Substack doesn’t care what they say, because it has a million paying subscribers. The à la carte journalism and writing platform announced the milestone on Monday but, for all its high-profile writers raking in millions, it still needs to figure out how to turn a profit.

Star Power

Substack, which gives writers a proprietary setup to run their own subscription newsletter service, has shaken up Big Media by throwing six-figure advances at some of publishing’s biggest names. It has poached high-profile writers from The New York Times (Marc Stein), The Intercept (Glenn Greenwald), Vox (Matt Yglesias) New York (Andrew Sullivan), Rolling Stone (Matt Taibbi), and BuzzFeed (Helen Petersen), converting massive followings into revenue:

  • In December 2020, Substack newsletters had just 250,000 paid subscribers — in other words, the company has quadrupled its paying customers in under a year.
  • Even though most writers don’t charge a penny and the company isn’t profitable, the Top 10 writers on Substack brought in $25 million this year — up from $7 million last year — and it fundraised $65 million in a Series B round last March.

Imitation is the Sincerest Form of Insult: Substack’s rise inspired Facebook to launch a rival newsletter product, Bulletin, and Twitter acquired newsletter start-up Revue. “The only thing worse than being copied by Twitter and Facebook is not being copied by Twitter and Facebook,” Substack CEO Chris Best told the Financial Times, adding “Facebook caused a lot of the problems we are trying to solve.”

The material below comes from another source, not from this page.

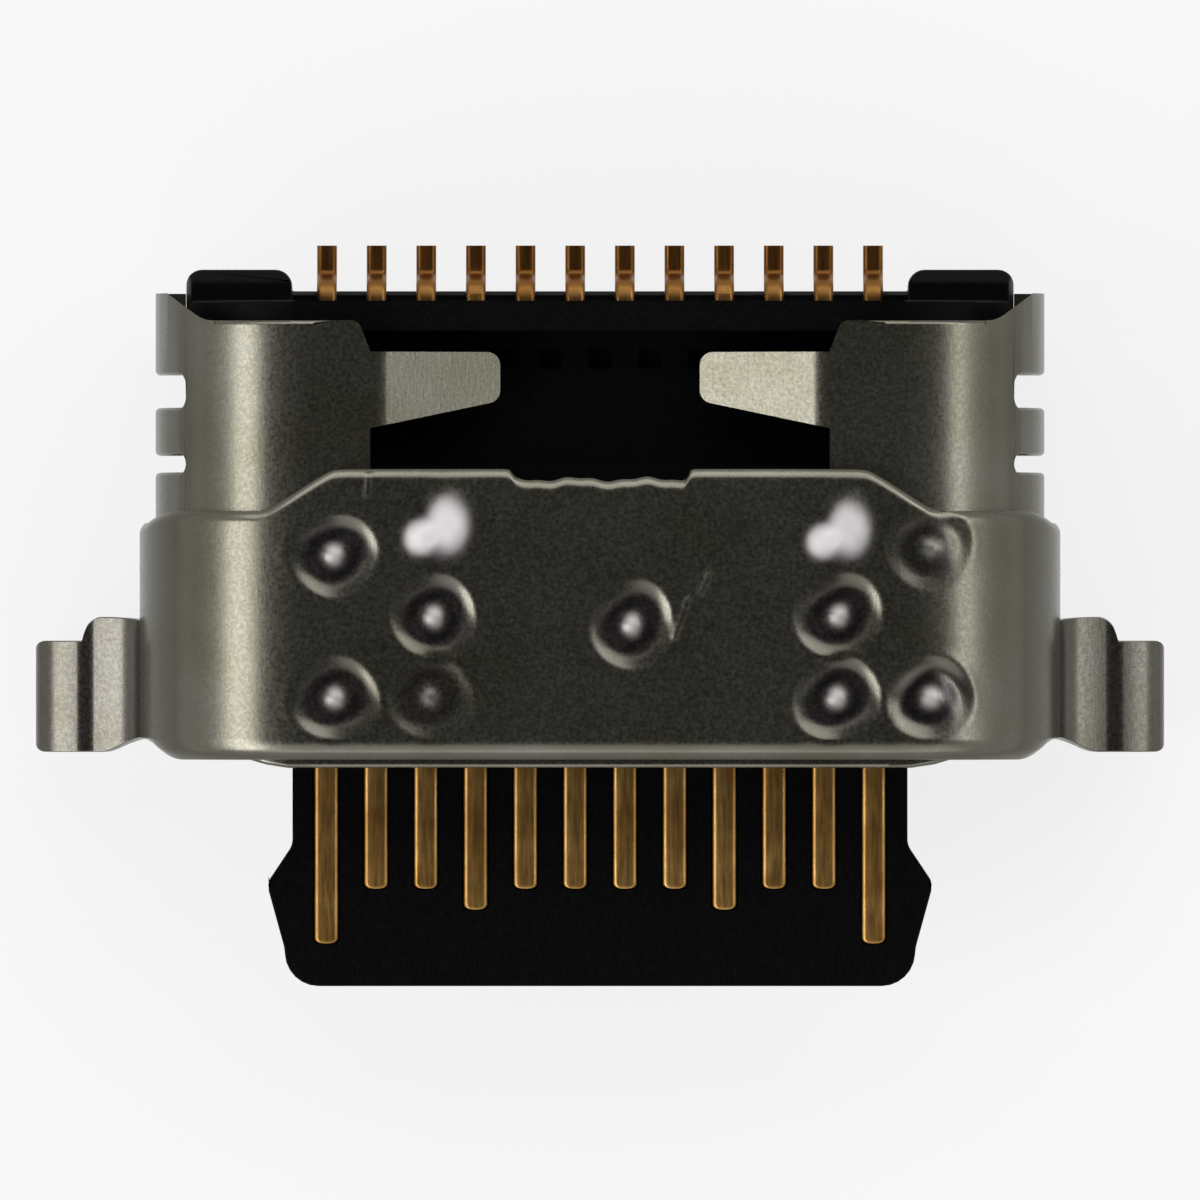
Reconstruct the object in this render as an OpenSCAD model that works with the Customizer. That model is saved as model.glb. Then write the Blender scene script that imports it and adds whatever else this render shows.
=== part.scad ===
// USB-C socket for sunk (mid-board) mounting, with 24 contacts and an open tongue.
// Millimetres. X runs across the plug, Y from the mating end (-) to the solder tails (+), and Z up.
// The origin is under the middle of the part, at the level of the shell's underside.

/* [Overall] */
// Depth of the shell's underside below the top of the board
sink = 1; // [0.9:0.05:1.1]
// Clearance between pieces that fit together
fit_gap = 0.01; // [0.005:0.005:0.015]

/* [Shell] */
// Width of the plug opening
opening_w = 8.34; // [8.3:0.01:8.45]
// Height of the plug opening, whose sides are full round
opening_h = 2.56; // [2.54:0.01:2.62]
// Thickness of the shell's sheet
shell_t = 0.3; // [0.2:0.01:0.32]
// How far the tongue reaches out in front of the shell
tongue_reach = 2.2; // [1.6:0.05:2.4]
// Length of the closed tube round the plug
tube_l = 2.96; // [2.85:0.01:3]
// Distance of the top panel's rear edge in front of the tail ends
panel_setback = 0.77; // [0.7:0.01:0.9]
// Distance of the rear edge's sweep from the shell's sides, at the top panel
sweep_inner = 0.5; // [0.4:0.02:0.7]
// Distance of the rear edge's sweep from the shell's sides, at the side walls
sweep_outer = 0.12; // [0.1:0.01:0.2]
// Distance of the side walls' rear edges in front of the tail ends
wall_setback = 0.49; // [0.45:0.01:0.55]
// Height of the side walls' lower edges above the board
wall_lift = 0.1; // [0.05:0.01:0.25]
// Width of the narrow slot behind the tube
narrow_slot_w = 0.17; // [0.12:0.01:0.2]
// Length of the side tab between the two slots
side_tab_l = 0.48; // [0.4:0.02:0.5]
// Width of the wide slot behind the side tab
wide_slot_w = 0.33; // [0.25:0.01:0.36]
// Height of the side slots' ends above the plug's axis
slot_rise = 0.92; // [0.8:0.02:1]
// Width of the cut-out in the top panel
cutout_w = 4.6; // [4.5:0.02:4.7]
// Length of the cut-out, from the panel's rear edge
cutout_l = 1.7; // [1.6:0.02:1.75]
// Width of the spring arms at their roots
arm_w = 0.765; // [0.6:0.005:0.8]
// Distance of the arms' rear edges from the panel's rear edge
arm_setback = 0.315; // [0.25:0.005:0.35]
// Distance of the arms' tips from the middle
arm_tip_x = 1; // [0.8:0.02:1.1]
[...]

Not Above Re-Poach: A handful of competing newsletter platforms — including Ghost, Lede, and Beehiiv — have also emerged, but Substack’s biggest challenger might be the companies it disrupted. The New York Times and The Atlantic introduced paywalled newsletters this year, and earlier this month The Atlantic even poached tech writer Charlie Warzel from Substack less than a year after Substack poached him from the Times.